To his credit, Warner is trying to be substantive. But the politics of complex issues are, well, really complex. Warner has staked out positions based on his view of the future. These things have a way of not going according to Hoyle.
Also, national political issues tend to become bumper sticker words. This is why Sarah Palin thinks she has the right stuff to be President. She is the Queen of such thinking, believing that 10 seconds of knowledge is enough to be knowledgeable. The country knows it can’t be run by a bumper sticker. Maybe Palin would have made a good President under the Articles of Confederation. Perhaps that will be her big idea.
Still, the politics of the game mean that Warner has shown guts by stepping out on the plank, knowing Democratic interest groups and his fellow lawmakers are behind him with their saws sharpened. But Mark is a big boy and can handle himself. His big risk is Governor McDonnell and a resurgent VA GOP. However, for 2016, Warner has taken what historically has proven be a losing risk for Democratic presidential hopefuls. My advice would be to be a lot bolder, really make a name for yourself. As they say, in for a trillion, in for ten trillion.
Enter Tim Kaine. He can now run and win a Senate seat in 2012. That frees him up for a no-lose Presidential run in 2016. Mark has to seek re-election in 2014, always a tough year for the incumbent party in the second term of a presidency. If he draws McDonnell, it could be a titanic fight. As George Allen found in 2006, trying to run for re-election while planning to then turn around and run for President is tricky.
So for 2016, it will be advantage Kaine come 2013 if he is the new Senator from Virginia, his buddy President Obama having won 4 more years.
The President will have to back someone for the White House in 2016. I happen to believe Vice-President Joe Biden will make the run. He will be 74, young enough by Chinese standards, which I suppose we will have to start emulating the way everything else is going lately. Why wouldn’t Biden run if he is healthy? Surely the President has to back him. A Biden-Kaine ticket is a natural, although it will make Norman Vincent Peale turn over in his grave [that’s a 1960 presidential contest reference. The anti-Catholic crowd was out big, led by the Reverend. JFK handled it brilliantly; one should read his speech in Texas confronting them. ]
But if Biden decides not to run, then it is an open field. Like I say, the Big O has to back someone.
The Kaine vs. Warner battle for 2016 starts this weekend at the party’s J-J Dinner. The Timster is coming to make sure Tom Perriello doesn’t steal the show.

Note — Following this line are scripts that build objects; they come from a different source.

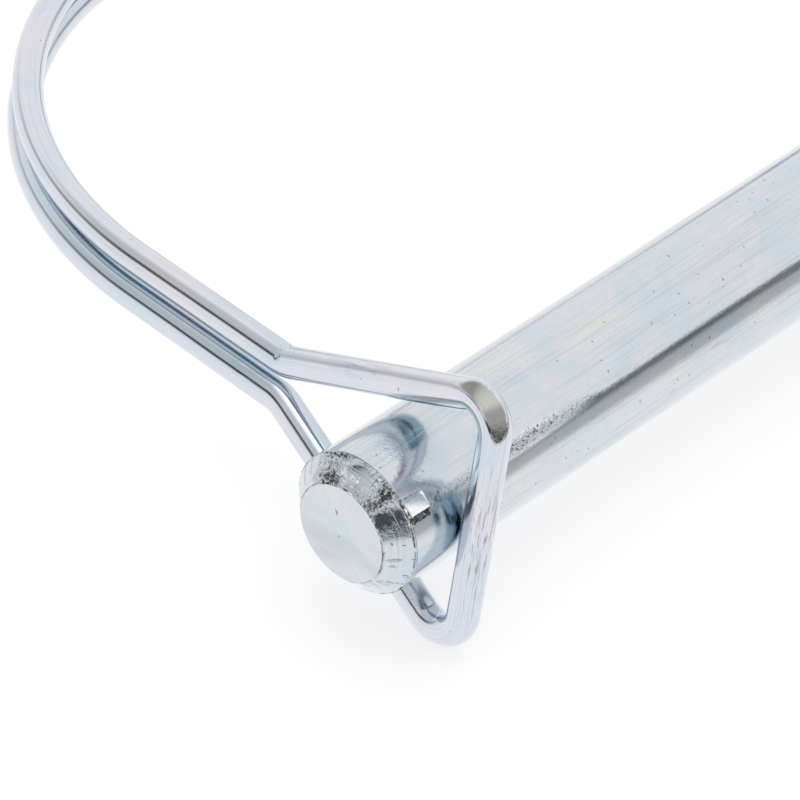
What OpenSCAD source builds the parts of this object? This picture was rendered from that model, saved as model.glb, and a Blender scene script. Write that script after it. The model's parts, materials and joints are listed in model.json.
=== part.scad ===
// Hitch pin lock.
// A solid round steel pin with a bevelled nose and two staked ears, held by one
// sprung wire bail. Both ends of the wire turn into a cross hole near the head,
// run as two stacked strands round a wide round arch, and close in a
// three-sided catch loop that springs over the nose and rests behind the ears.
// The pin axis is X, with the nose toward -X. The arch lies in the XY plane on
// the +Y side. The origin is on the pin axis, below the middle of the arch.

/* [Pin] */
// Diameter of the pin
pin_d = 10; // [6:0.5:16]
// Overall length of the pin
pin_len = 80; // [50:1:110]
// Distance from the nose face to the middle of the arch
nose_x = 41; // [25:1:60]
// Height and length of the 45 degree bevel on the nose
nose_bevel = 1.5; // [0.5:0.1:3]
// Height and length of the bevel on the head end
head_bevel = 1; // [0.3:0.1:2]

/* [Ears] */
// Angle of the first ear round the pin, from +Y towards +Z
ear_angle = 143; // [0:1:180]
// Height of an ear above the pin surface
ear_rise = 0.32; // [0.1:0.02:0.5]
// Length of an ear along the pin
ear_len = 1.9; // [1:0.1:4]
// Width of an ear round the pin
ear_w = 1.5; // [0.8:0.1:3]

/* [Wire] */
// Diameter of the bail wire
wire_d = 2.2; // [1.5:0.1:3]
// Distance from the bail plane to the centre of either strand
strand_z = 1.15; // [1.1:0.05:2]
// Sideways shift of either strand from the middle of the pair
strand_shift_x = 0.3; // [0:0.05:0.6]
// Outward shift of either strand from the middle of the pair
strand_shift_y = 0.2; // [0:0.05:0.6]

/* [Arch] */
// Centreline radius of either shoulder of the arch
arch_r = 28; // [20:0.5:45]
// Straight run at the crown of the arch, between its two shoulders
crown_run = 9; // [1:0.5:20]
// Distance from the pin axis to the far side of the arch
arch_reach = 53.6; // [40:0.1:80]
// Outward lean of each leg towards the pin
leg_lean = 3.6; // [0:0.1:10]

/* [Hinge] */
// Position of the cross hole along the pin
hinge_x = 33.5; // [20:0.5:50]
// Running clearance round the wire in the cross hole
hinge_gap = 0.08; // [0.02:0.01:0.1]
// Height of the wire above the pin axis where it turns into the cross hole
hinge_z = 7.6; // [7:0.1:9]
// Depth at which the wire ends stop, above the pin axis
hinge_end_z = 1; // [0.5:0.1:3]
// Bend radius at the turn into the cross hole
hinge_bend = 1.6; // [1.3:0.1:3]
// Distance from the pin axis at which the strands part towards the hinge
part_y = 21; // [15:0.5:26]
// Bend radius where the strands part
part_bend = 12; // [5:1:20]

/* [Catch loop] */
// Distance from the pin axis at which the loop begins
loop_y = 16; // [15:0.5:20]
// Corner of the loop where the upper strand parts from the lower one
upper_split = [-32.1, 13, 1.15];
// Upper outer corner of the loop
upper_corner = [-34.3, -6.2, 10.9];
// Lower outer corner of the loop
lower_corner = [-35.9, -6.2, -9.75];
// Corner of the loop where it joins the lower strand
lower_split = [-32.95, 12.55, -1.15];
// Bend radius at the upper outer corner
upper_corner_bend = 1.75; // [1.3:0.05:4]
// Bend radius at the lower outer corner
lower_corner_bend = 2.4; // [1.3:0.05:4]
// Bend radius at the two splits
split_bend = 3; // [1.3:0.1:6]

/* [Hidden] */
$fn = 64;
pin_r = pin_d / 2;
wire_r = wire_d / 2;
head_x = pin_len - nose_x;
mm_over = 1;
// Each straight run is a hair slimmer than the bends and seats a little way into them.
run_r = wire_r - 0.02;
run_seat = 0.05;

// Sideways place of a leg at a given distance from the pin axis.
function leg_offset(y) = arch_foot - y * tan(leg_lean);
arch_corner_x = arch_r * (1 - sin(leg_lean)) / cos(leg_lean) + crown_run / 2;
arch_foot = arch_corner_x + arch_reach * tan(leg_lean);

// One side is 1 for the upper strand and -1 for the lower strand.
function strand_point(x, y, side) = [
    x + side * strand_shift_x,
    y + side * strand_shift_y,
    side * strand_z
];

// Corners of a strand, from its end in the cross hole to the catch loop.
function strand_corners(side, split) = [
    [hinge_x, 0, side * hinge_end_z],
    [hinge_x, 0, side * hinge_z],
    strand_point(leg_offset(part_y), part_y, side),
    arch_corner(1, side),
    arch_corner(-1, side),
    loop_end(side, split)
];
function arch_corner(end, side) = strand_point(end * arch_corner_x, arch_reach, side);

// Where a strand meets the catch loop, on its straight run to the split.
function loop_end(side, split) =
    let (top = arch_corner(-1, side))
    top + (split - top) * (top[1] - loop_y) / (top[1] - split[1]);

// Unit vector, and a unit vector at right angles to a given one.
function unit(v) = v / norm(v);
function square_to(v) = unit(cross(v, abs(v[2]) < 0.9 ? [0, 0, 1] : [1, 0, 0]));

// Turning angle at a corner, and the length it takes from each neighbouring run.
function turn_at(p, i) = acos(unit(p[i] - p[i - 1]) * unit(p[i + 1] - p[i]));
function run_taken(p, r, i) =
    i == 0 || i == len(p) - 1 ? 0 : r[i] * tan(turn_at(p, i) / 2);

// Placement of a local frame with the given axes and origin.
function placed(x, y, z, o) = [
    [x[0], y[0], z[0], o[0]],
    [x[1], y[1], z[1], o[1]],
    [x[2], y[2], z[2], o[2]],
    [0, 0, 0, 1]
];

// Straight length of wire from one point to another.
module wire_run(from, to) {
    along = unit(to - from);
    side = square_to(along);
    multmatrix(placed(side, cross(along, side), along, from))
        cylinder(r = run_r, h = norm(to - from));
}

// Bend of wire at corner i of a row of corners.
module wire_bend(p, r, i) {
    into = unit(p[i] - p[i - 1]);
    out = unit(p[i + 1] - p[i]);
    inward = unit(out - (into * out) * into);
    start = p[i] - into * run_taken(p, r, i);
    multmatrix(placed(-inward, into, cross(-inward, into), start + inward * r[i]))
        rotate_extrude(angle = turn_at(p, i))
            translate([r[i], 0])
                circle(r = wire_r);
}

// Wire bent at each corner of p to the matching radius in r.
module bent_wire(p, r) {
    last = len(p) - 1;
    for (i = [0 : last - 1]) {
        along = unit(p[i + 1] - p[i]);
        start_seat = i == 0 ? 0 : run_taken(p, r, i) - run_seat;
        end_seat = i + 1 == last ? 0 : run_taken(p, r, i + 1) - run_seat;
        wire_run(p[i] + along * start_seat, p[i + 1] - along * end_seat);
    }
    for (i = [1 : len(p) - 2])
        wire_bend(p, r, i);
}

// Bevelled round bar of the pin, turned about X.
module bar() {
    rotate([0, 90, 0])
        rotate_extrude()
            polygon([
                [0, -nose_x],
                [pin_r - nose_bevel, -nose_x],
                [pin_r, -nose_x + nose_bevel],
                [pin_r, head_x - head_bevel],
                [pin_r - head_bevel, head_x],
                [0, head_x]
            ]);
}

// Staked ear: a short lip of metal raised just behind the nose bevel.
module ear(angle) {
    rotate([angle, 0, 0])
        intersection() {
            translate([-nose_x + nose_bevel, pin_r - mm_over, -ear_w / 2])
                cube([ear_len, mm_over * 2, ear_w]);
            translate([-nose_x, 0, 0])
                rotate([0, 90, 0])
                    cylinder(r = pin_r + ear_rise, h = ear_len + nose_bevel + mm_over);
        }
}

// NODE shaft
module shaft() {
    color([0.74, 0.76, 0.77])
        difference() {
            union() {
                bar();
                ear(ear_angle);
                ear(ear_angle + 180);
            }
            translate([hinge_x, 0, -pin_d])
                cylinder(r = wire_r + hinge_gap, h = 2 * pin_d);
        }
}

// NODE upper_strand
module upper_strand() {
    color([0.78, 0.80, 0.82])
        bent_wire(strand_corners(1, upper_split), [0, hinge_bend, part_bend, arch_r, arch_r, 0]);
}

// NODE lower_strand
module lower_strand() {
    color([0.72, 0.75, 0.78])
        bent_wire(strand_corners(-1, lower_split), [0, hinge_bend, part_bend, arch_r, arch_r, 0]);
}

// NODE catch_loop
module catch_loop() {
    color([0.76, 0.79, 0.81])
        bent_wire(
            [
                loop_end(1, upper_split),
                upper_split,
                upper_corner,
                lower_corner,
                lower_split,
                loop_end(-1, lower_split)
            ],
            [0, split_bend, upper_corner_bend, lower_corner_bend, split_bend, 0]
        );
}

shaft();
upper_strand();
lower_strand();
catch_loop();
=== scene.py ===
import json
import math
import bmesh
import bpy
from mathutils import Vector, Matrix, noise

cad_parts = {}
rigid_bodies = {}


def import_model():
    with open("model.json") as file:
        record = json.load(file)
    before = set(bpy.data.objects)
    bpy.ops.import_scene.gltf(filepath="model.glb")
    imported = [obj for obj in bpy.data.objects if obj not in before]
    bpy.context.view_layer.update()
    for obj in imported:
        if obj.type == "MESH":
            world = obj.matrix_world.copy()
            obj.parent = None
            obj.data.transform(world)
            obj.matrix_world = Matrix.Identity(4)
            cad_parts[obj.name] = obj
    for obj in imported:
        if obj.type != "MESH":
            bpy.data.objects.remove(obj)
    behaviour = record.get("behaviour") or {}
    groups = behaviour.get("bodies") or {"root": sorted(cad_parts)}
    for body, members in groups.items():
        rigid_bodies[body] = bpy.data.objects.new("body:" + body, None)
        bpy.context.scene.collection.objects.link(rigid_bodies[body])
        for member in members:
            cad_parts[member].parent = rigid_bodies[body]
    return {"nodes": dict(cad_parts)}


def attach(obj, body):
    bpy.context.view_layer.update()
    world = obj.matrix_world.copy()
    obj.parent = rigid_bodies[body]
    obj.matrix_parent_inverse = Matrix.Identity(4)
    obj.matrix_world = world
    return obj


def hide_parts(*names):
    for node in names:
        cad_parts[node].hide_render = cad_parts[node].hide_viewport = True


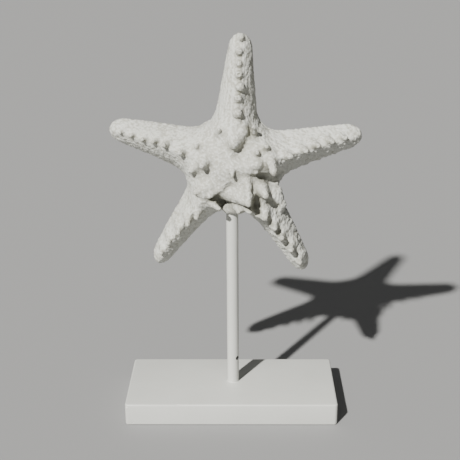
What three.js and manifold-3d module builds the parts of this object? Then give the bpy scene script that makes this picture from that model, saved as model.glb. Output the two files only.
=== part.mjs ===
// A knobby sea star, painted off-white all over, held up on a dowel in a small rounded block.
// Millimetres, +Z up. The origin is the middle of the block's underside; the star faces -Y.
import * as THREE from 'three';
import { ParametricGeometry } from 'three/addons/geometries/ParametricGeometry.js';
import { RoundedBoxGeometry } from 'three/addons/geometries/RoundedBoxGeometry.js';
import { mergeVertices } from 'three/addons/utils/BufferGeometryUtils.js';
import Module from 'manifold-3d';

// The block and the dowel
const blockWidth = 200;
const blockDepth = 94;
const blockHeight = 21.5;
const blockEdge = 1.6;
const dowelDiameter = 11.2;
const dowelAt = new THREE.Vector3(1.5, 1.8, 0);
const dowelInBlock = 15;
const dowelTop = 222;
const dowelChamfer = 1;
const fitGap = 0.3;

// Where the star hangs: the middle of the plane through its five arm tips
const starCentre = new THREE.Vector3(3, 17.5, 237.5);
const starLeansBack = 7.5;
const starTurnsLeft = 6;

// The body of the star, in its own frame: x to the right, y up, z out of its knobby face
const discRadius = 40;
const crestHeight = 35;
const crestDrop = 0.256;
const crestLevelTo = 30;
const rootArch = 2.1;
const rootArchTo = 28;
const armArchFrom = 50;
const keelStartsAt = 20;
const keelFullAt = 50;
const edgeLevel = 3;
const backLevel = -8;
const armRootWidth = 19;
const armTipWidth = 10;
const armRootAt = 35;
const armTipAt = 108;
const webFlare = 7;
const webFade = 5.6;
const armStartsAt = -14;
const tipRounding = 12;
const grooveDepth = 4;
const grooveFrom = 9;
const mouthRadius = 8;
const mouthDepth = 6;

// The knobs on the arms: how deep they are sunk, how much of the height shows and how much deeper
// they start for each millimetre off the crest
const knobSunk = 7;
const knobShows = 0.85;
const flankFall = 0.9;

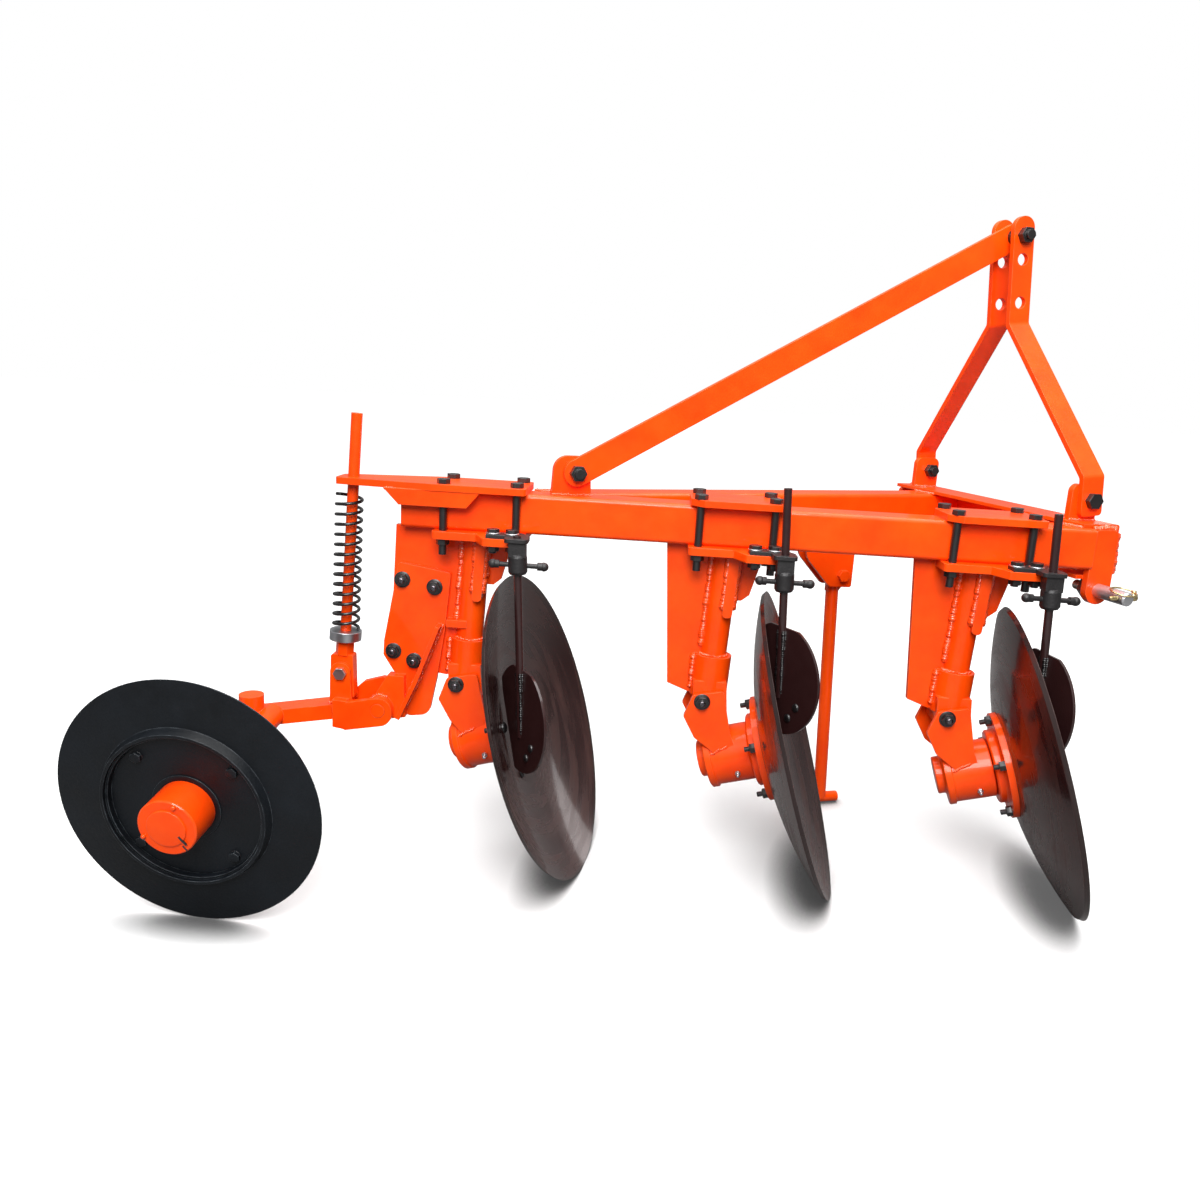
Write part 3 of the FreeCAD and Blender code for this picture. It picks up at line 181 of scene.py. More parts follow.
class PloughStage(PropertyGroup):
    """Light and floor of the plain stage."""
    key: FloatProperty(name="Overhead light", description="Power of the soft box overhead", subtype="POWER",
                       min=0, max=900, default=120)
    fill: FloatProperty(name="Fill light", description="Power of the soft box beside the camera",
                        subtype="POWER", min=0, max=900, default=235)
    back: FloatProperty(name="Back light", description="Power of the soft box behind, seen in the discs",
                        subtype="POWER", min=0, max=900, default=7)
    sky: FloatProperty(name="Sky", description="Strength of the even light from straight above",
                       subtype="FACTOR", min=0, max=3, default=0.62)
    horizon: FloatProperty(name="Horizon", description="Strength of the even light from the sides",
                           subtype="FACTOR", min=0, max=3, default=0.14)
    gloss_share: FloatProperty(name="Gloss share", subtype="FACTOR", min=0, max=1, default=0.09,
                               description="Share of the white background that gloss shows")
    floor: FloatVectorProperty(name="Floor", description="Colour of the floor", subtype="COLOR",
                               size=3, min=0, max=1, default=(0.82, 0.82, 0.82))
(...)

Kaine has his eyes on the White House, as well he should. Anyone who has seen him on TV knows that he has the ability to be at the final table when the 2016 cards get dealt.
As President Obama showed again – and as my co-authored article in Politico.com today likewise discusses – a long-term tenure in the Senate isn’t a good Presidential candidate resume. But for Obama, I believe it would be the Clinton-Warner Administration today.
Such is life.
Thus the great Warner vs. Kaine irony which writers love. Warner needs Kaine to win because if Allen wins, then the VA GOP juggernaut builds stream, making their victory in 2013 more likely, thus putting more pressure on the retiring McDonnell to go after Warner.
But the price is high for Warner: he has to let Kaine get a better seat at the presidential poker table than himself for now.
The political gods certainly have a wicked sense of humor.